WHAT THE TASK REQUIRES
Check each line of the records for "this"; collect those that have it.

[Records from a data source]
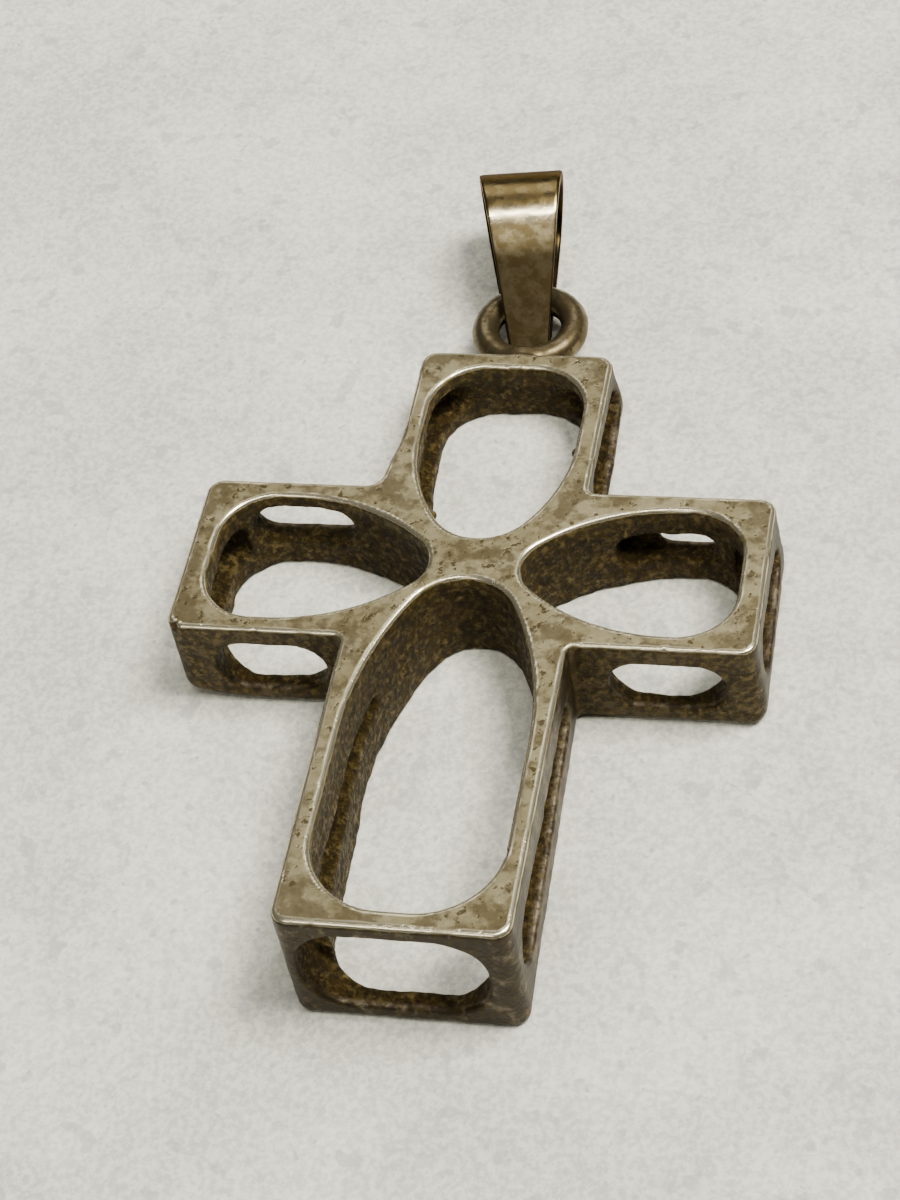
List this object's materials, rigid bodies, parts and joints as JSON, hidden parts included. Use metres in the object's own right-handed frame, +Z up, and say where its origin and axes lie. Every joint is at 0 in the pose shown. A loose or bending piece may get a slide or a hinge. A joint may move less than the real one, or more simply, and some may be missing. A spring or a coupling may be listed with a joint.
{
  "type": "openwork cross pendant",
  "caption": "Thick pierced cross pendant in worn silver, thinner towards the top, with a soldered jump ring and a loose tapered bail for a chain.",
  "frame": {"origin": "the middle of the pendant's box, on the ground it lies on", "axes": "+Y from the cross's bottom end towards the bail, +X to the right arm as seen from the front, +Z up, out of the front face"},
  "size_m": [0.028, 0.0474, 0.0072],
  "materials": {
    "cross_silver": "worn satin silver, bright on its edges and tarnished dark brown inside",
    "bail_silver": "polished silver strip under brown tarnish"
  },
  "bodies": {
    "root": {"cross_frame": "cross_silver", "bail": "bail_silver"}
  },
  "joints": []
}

* * *

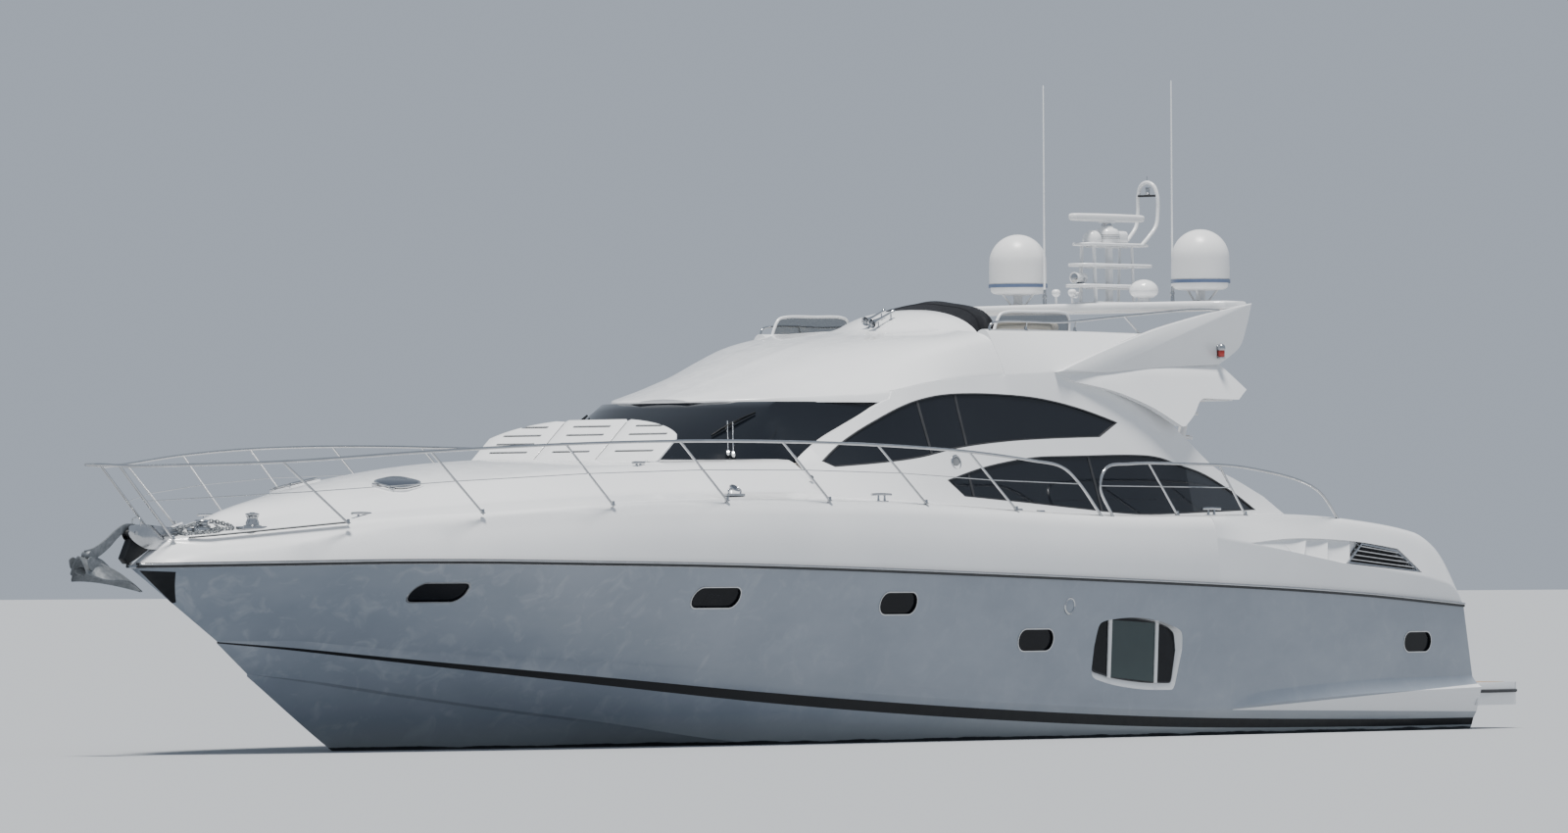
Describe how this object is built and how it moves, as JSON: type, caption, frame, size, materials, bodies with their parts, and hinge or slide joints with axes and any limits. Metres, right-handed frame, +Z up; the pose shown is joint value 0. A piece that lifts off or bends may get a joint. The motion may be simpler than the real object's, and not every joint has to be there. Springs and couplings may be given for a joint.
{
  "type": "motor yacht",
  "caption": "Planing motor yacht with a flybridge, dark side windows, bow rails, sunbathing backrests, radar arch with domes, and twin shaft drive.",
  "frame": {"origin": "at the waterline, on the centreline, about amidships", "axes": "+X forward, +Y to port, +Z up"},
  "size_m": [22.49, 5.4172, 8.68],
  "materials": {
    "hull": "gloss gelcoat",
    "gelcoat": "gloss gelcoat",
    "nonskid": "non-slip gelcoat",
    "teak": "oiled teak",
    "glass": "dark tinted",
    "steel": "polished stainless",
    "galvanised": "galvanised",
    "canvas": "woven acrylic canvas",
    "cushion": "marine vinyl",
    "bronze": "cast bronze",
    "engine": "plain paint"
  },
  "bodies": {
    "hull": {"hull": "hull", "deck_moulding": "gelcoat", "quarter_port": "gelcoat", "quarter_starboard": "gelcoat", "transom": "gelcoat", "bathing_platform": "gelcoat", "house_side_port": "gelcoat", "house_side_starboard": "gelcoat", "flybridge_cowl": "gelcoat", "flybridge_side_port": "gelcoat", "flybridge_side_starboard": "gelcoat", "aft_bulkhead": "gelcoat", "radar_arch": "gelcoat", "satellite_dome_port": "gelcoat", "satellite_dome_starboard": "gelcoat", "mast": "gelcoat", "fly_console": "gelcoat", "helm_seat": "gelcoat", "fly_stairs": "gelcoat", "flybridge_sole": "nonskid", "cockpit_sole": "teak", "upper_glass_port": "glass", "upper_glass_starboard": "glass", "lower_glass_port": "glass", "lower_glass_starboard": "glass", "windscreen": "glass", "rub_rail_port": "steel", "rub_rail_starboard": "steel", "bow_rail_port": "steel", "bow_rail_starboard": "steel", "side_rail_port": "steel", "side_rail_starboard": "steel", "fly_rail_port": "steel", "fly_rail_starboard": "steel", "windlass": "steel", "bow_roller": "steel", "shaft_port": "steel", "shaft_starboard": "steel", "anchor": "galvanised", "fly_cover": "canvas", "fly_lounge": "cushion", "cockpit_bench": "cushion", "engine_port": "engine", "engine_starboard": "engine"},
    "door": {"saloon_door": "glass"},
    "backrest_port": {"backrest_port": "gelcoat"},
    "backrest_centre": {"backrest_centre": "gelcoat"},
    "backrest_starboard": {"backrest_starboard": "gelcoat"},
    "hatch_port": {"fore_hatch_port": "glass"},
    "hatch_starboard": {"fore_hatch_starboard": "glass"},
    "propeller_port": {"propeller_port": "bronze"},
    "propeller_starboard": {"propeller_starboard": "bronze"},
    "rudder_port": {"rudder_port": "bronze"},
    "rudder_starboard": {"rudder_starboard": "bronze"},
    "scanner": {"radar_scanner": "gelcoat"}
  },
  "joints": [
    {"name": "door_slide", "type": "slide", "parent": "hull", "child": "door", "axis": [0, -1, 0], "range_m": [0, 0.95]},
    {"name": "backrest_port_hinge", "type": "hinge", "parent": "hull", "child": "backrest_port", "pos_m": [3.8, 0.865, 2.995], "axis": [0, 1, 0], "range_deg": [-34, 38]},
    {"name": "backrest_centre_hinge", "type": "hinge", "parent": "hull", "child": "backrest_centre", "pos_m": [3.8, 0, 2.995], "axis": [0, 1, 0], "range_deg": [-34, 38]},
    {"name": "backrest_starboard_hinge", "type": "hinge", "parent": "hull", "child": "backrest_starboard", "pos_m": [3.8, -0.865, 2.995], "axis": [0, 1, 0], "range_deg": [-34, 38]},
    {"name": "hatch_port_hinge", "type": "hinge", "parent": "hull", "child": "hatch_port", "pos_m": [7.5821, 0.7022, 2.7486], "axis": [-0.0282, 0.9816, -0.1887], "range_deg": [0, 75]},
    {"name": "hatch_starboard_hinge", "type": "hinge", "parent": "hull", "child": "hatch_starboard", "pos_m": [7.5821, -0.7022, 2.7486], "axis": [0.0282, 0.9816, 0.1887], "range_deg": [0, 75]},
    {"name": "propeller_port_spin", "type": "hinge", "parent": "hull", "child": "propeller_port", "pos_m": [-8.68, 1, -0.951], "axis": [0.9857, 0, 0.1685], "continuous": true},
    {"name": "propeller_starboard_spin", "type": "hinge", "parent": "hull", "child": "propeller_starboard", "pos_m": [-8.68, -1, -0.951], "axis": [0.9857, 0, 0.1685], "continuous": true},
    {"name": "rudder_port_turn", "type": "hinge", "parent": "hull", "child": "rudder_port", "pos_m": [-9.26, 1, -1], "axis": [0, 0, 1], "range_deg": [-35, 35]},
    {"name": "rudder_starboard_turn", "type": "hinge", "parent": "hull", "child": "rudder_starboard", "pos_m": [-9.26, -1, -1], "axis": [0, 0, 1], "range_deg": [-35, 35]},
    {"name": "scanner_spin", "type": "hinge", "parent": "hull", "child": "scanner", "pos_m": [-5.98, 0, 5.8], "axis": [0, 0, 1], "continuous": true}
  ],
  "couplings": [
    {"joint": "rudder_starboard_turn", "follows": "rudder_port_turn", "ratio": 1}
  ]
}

--

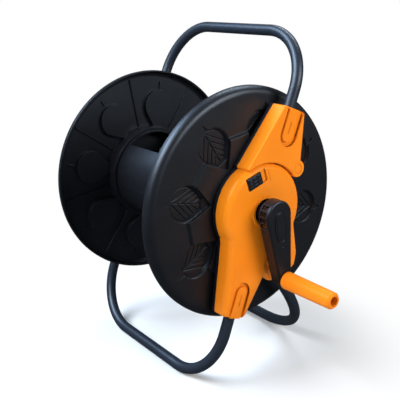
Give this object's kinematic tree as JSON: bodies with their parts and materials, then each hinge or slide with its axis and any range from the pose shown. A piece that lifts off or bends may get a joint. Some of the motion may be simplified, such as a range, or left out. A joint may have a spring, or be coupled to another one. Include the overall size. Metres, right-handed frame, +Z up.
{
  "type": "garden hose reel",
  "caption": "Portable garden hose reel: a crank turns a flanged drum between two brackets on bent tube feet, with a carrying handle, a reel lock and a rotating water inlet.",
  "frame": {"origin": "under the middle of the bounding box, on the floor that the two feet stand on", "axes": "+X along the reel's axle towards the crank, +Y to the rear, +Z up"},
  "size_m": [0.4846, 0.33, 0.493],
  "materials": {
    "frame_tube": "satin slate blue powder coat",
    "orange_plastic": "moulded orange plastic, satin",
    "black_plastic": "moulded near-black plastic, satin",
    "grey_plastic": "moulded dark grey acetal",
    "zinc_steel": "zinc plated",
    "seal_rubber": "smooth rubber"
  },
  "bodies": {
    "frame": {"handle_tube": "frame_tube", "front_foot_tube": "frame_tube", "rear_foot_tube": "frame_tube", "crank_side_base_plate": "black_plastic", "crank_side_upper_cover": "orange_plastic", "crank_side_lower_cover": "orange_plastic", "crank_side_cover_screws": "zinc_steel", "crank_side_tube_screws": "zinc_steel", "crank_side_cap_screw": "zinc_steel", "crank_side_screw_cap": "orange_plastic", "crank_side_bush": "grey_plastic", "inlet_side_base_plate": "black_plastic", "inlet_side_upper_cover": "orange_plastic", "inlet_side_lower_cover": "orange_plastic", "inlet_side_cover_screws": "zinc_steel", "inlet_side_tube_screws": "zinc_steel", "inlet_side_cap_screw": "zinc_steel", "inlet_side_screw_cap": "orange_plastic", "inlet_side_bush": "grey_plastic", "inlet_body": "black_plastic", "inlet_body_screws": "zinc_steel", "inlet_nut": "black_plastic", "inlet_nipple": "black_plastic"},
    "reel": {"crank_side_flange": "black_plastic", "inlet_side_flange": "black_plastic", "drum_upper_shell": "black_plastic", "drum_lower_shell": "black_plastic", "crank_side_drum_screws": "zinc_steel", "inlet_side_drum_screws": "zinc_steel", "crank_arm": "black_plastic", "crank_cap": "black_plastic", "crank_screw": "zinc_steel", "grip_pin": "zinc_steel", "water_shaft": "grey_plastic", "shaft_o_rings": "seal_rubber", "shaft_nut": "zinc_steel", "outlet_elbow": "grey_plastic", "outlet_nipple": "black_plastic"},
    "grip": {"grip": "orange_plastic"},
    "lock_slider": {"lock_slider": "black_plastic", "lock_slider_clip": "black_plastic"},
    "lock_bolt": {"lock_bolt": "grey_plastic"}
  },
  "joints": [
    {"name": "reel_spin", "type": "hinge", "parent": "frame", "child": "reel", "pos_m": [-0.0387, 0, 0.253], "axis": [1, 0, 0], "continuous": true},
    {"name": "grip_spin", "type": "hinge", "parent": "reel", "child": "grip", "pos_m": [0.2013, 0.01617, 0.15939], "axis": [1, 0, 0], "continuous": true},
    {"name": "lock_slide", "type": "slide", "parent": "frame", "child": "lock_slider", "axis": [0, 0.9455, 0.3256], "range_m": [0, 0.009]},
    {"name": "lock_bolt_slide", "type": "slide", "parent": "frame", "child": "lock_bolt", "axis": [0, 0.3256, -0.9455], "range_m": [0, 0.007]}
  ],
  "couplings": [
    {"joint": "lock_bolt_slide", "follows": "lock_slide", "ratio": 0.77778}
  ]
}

EXERCISE ANSWER
List this object's materials, rigid bodies, parts and joints as JSON, hidden parts included. Use metres in the object's own right-handed frame, +Z up, and say where its origin and axes lie. Every joint is at 0 in the pose shown. A loose or bending piece may get a slide or a hinge. A joint may move less than the real one, or more simply, and some may be missing. A spring or a coupling may be listed with a joint.
Describe how this object is built and how it moves, as JSON: type, caption, frame, size, materials, bodies with their parts, and hinge or slide joints with axes and any limits. Metres, right-handed frame, +Z up; the pose shown is joint value 0. A piece that lifts off or bends may get a joint. The motion may be simpler than the real object's, and not every joint has to be there. Springs and couplings may be given for a joint.
Give this object's kinematic tree as JSON: bodies with their parts and materials, then each hinge or slide with its axis and any range from the pose shown. A piece that lifts off or bends may get a joint. Some of the motion may be simplified, such as a range, or left out. A joint may have a spring, or be coupled to another one. Include the overall size. Metres, right-handed frame, +Z up.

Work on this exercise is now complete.